Pick out all lines in the listing holding the string "felt" and copy them.

Start Material provided

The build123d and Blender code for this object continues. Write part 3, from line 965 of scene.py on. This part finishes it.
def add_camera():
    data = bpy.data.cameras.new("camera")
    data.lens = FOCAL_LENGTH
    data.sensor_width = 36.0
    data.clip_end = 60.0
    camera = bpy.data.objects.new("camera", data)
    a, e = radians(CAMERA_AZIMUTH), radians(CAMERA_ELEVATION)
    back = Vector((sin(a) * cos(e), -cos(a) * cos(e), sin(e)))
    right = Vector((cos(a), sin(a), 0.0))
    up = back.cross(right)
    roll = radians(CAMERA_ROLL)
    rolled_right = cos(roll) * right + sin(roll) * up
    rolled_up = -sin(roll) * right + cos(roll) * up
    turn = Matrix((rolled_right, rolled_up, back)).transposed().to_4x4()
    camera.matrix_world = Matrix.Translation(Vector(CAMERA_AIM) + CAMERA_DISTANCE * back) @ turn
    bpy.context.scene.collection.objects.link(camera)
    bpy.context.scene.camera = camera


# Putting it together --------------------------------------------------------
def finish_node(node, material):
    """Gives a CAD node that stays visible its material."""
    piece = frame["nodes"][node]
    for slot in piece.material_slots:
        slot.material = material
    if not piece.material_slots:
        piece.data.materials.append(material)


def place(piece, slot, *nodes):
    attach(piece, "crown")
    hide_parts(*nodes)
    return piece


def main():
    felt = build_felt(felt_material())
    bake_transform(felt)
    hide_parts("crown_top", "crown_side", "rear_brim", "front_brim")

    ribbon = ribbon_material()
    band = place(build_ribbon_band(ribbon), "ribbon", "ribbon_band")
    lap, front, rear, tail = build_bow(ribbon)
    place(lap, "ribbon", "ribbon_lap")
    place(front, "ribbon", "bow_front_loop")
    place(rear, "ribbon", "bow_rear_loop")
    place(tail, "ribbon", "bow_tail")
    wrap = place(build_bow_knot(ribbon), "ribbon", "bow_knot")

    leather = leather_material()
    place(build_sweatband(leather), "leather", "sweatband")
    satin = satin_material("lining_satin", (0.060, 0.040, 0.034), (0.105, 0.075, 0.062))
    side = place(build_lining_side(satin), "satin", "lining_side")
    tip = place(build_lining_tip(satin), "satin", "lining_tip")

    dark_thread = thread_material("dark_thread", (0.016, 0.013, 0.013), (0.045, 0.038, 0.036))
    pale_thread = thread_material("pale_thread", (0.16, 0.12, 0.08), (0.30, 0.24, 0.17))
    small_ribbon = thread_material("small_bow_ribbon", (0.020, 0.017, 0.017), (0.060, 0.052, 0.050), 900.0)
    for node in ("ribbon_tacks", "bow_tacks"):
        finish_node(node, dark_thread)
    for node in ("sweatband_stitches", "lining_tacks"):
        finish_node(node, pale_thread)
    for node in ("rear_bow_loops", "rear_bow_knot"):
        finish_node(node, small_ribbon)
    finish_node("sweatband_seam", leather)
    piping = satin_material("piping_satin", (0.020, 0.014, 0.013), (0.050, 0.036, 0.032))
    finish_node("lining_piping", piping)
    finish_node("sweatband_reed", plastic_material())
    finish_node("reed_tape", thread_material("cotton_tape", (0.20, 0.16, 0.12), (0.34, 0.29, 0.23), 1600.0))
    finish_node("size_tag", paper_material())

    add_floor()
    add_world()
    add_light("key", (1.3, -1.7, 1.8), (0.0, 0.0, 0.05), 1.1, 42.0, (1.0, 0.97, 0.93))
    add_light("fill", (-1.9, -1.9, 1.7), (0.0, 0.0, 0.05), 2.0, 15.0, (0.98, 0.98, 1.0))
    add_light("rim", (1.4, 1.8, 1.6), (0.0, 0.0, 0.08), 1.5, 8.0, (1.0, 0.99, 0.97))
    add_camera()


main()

End Material provided

▶ _Exercise solution_:
    felt = build_felt(felt_material())
    bake_transform(felt)